» **What the task requires**:
Below is a listing; copy all of it exactly.

━━ Supplied information ━━

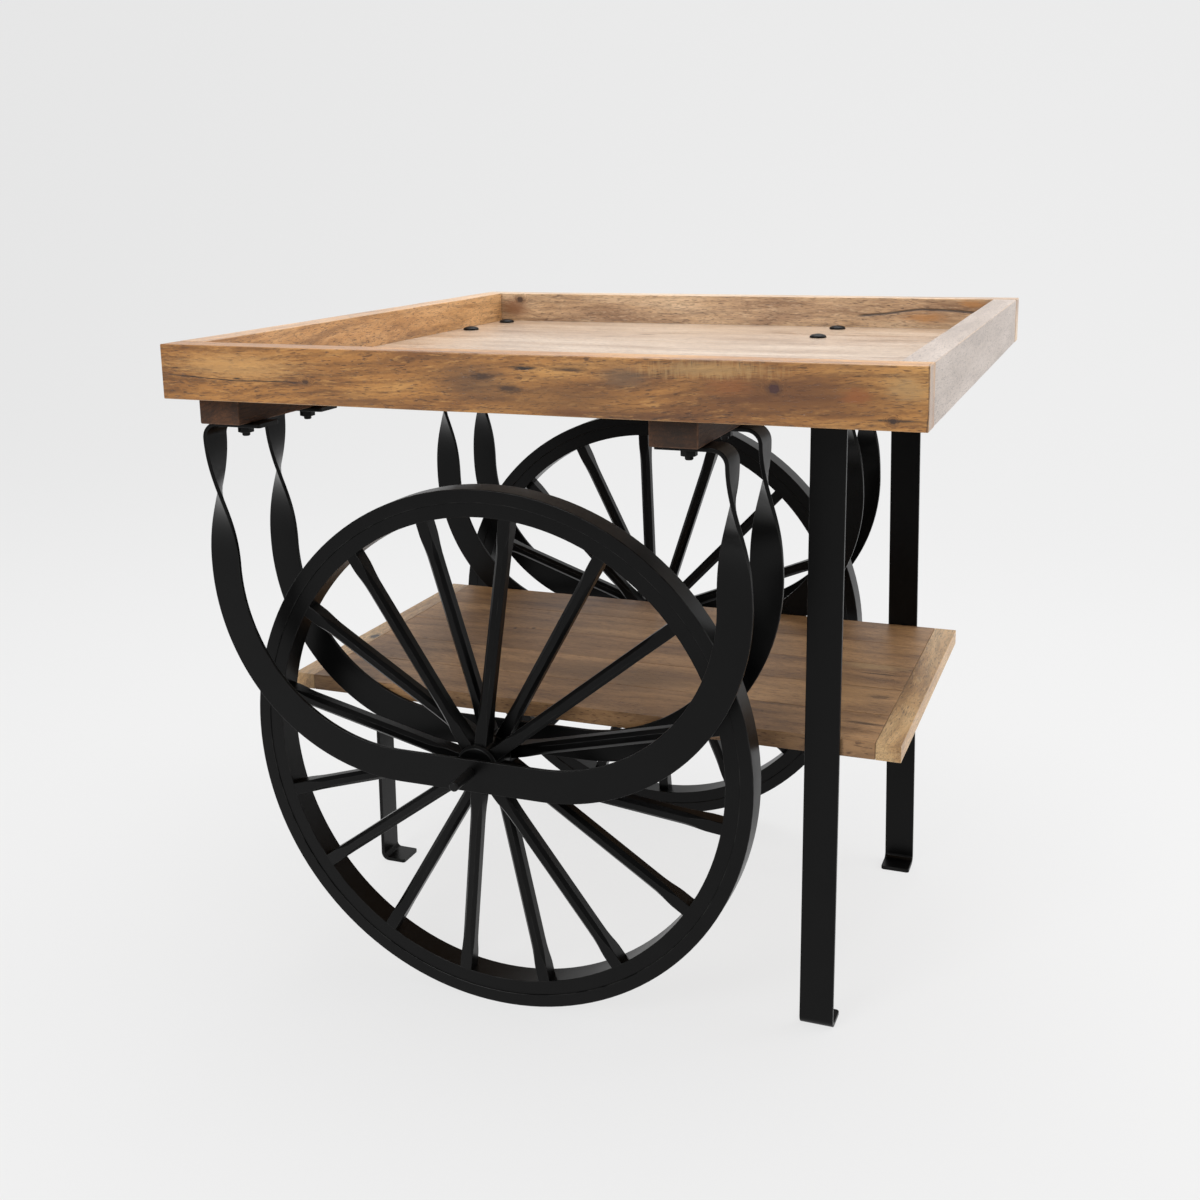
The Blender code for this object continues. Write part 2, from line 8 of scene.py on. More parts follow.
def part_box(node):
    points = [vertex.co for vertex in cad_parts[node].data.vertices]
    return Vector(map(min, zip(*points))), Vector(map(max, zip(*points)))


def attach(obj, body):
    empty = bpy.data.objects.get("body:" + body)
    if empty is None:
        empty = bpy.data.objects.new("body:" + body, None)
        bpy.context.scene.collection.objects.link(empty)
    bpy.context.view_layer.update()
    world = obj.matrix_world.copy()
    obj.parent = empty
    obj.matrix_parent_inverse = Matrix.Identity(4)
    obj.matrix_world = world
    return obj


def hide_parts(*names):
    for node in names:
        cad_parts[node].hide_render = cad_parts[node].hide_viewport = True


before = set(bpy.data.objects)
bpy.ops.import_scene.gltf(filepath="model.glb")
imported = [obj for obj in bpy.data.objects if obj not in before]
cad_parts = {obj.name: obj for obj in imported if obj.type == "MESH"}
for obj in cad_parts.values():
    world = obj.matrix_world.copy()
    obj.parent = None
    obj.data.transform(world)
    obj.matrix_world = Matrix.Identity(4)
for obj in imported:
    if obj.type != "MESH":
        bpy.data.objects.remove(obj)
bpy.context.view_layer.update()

━━━

» **Result of this task**:
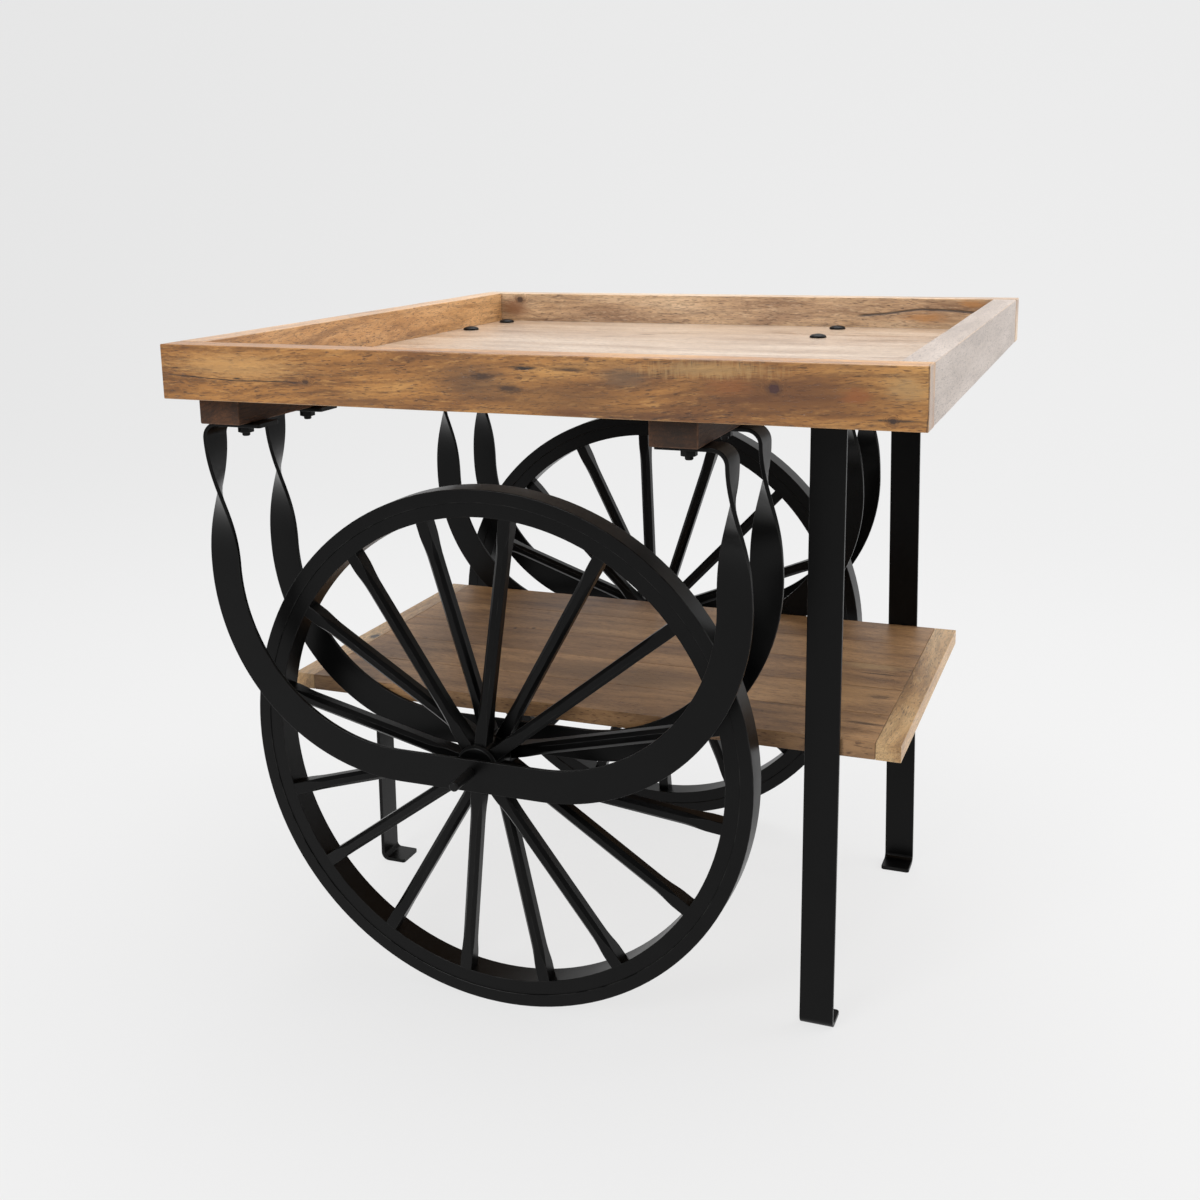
The Blender code for this object continues. Write part 2, from line 8 of scene.py on. More parts follow.
def part_box(node):
    points = [vertex.co for vertex in cad_parts[node].data.vertices]
    return Vector(map(min, zip(*points))), Vector(map(max, zip(*points)))


def attach(obj, body):
    empty = bpy.data.objects.get("body:" + body)
    if empty is None:
        empty = bpy.data.objects.new("body:" + body, None)
        bpy.context.scene.collection.objects.link(empty)
    bpy.context.view_layer.update()
    world = obj.matrix_world.copy()
    obj.parent = empty
    obj.matrix_parent_inverse = Matrix.Identity(4)
    obj.matrix_world = world
    return obj


def hide_parts(*names):
    for node in names:
        cad_parts[node].hide_render = cad_parts[node].hide_viewport = True


before = set(bpy.data.objects)
bpy.ops.import_scene.gltf(filepath="model.glb")
imported = [obj for obj in bpy.data.objects if obj not in before]
cad_parts = {obj.name: obj for obj in imported if obj.type == "MESH"}
for obj in cad_parts.values():
    world = obj.matrix_world.copy()
    obj.parent = None
    obj.data.transform(world)
    obj.matrix_world = Matrix.Identity(4)
for obj in imported:
    if obj.type != "MESH":
        bpy.data.objects.remove(obj)
bpy.context.view_layer.update()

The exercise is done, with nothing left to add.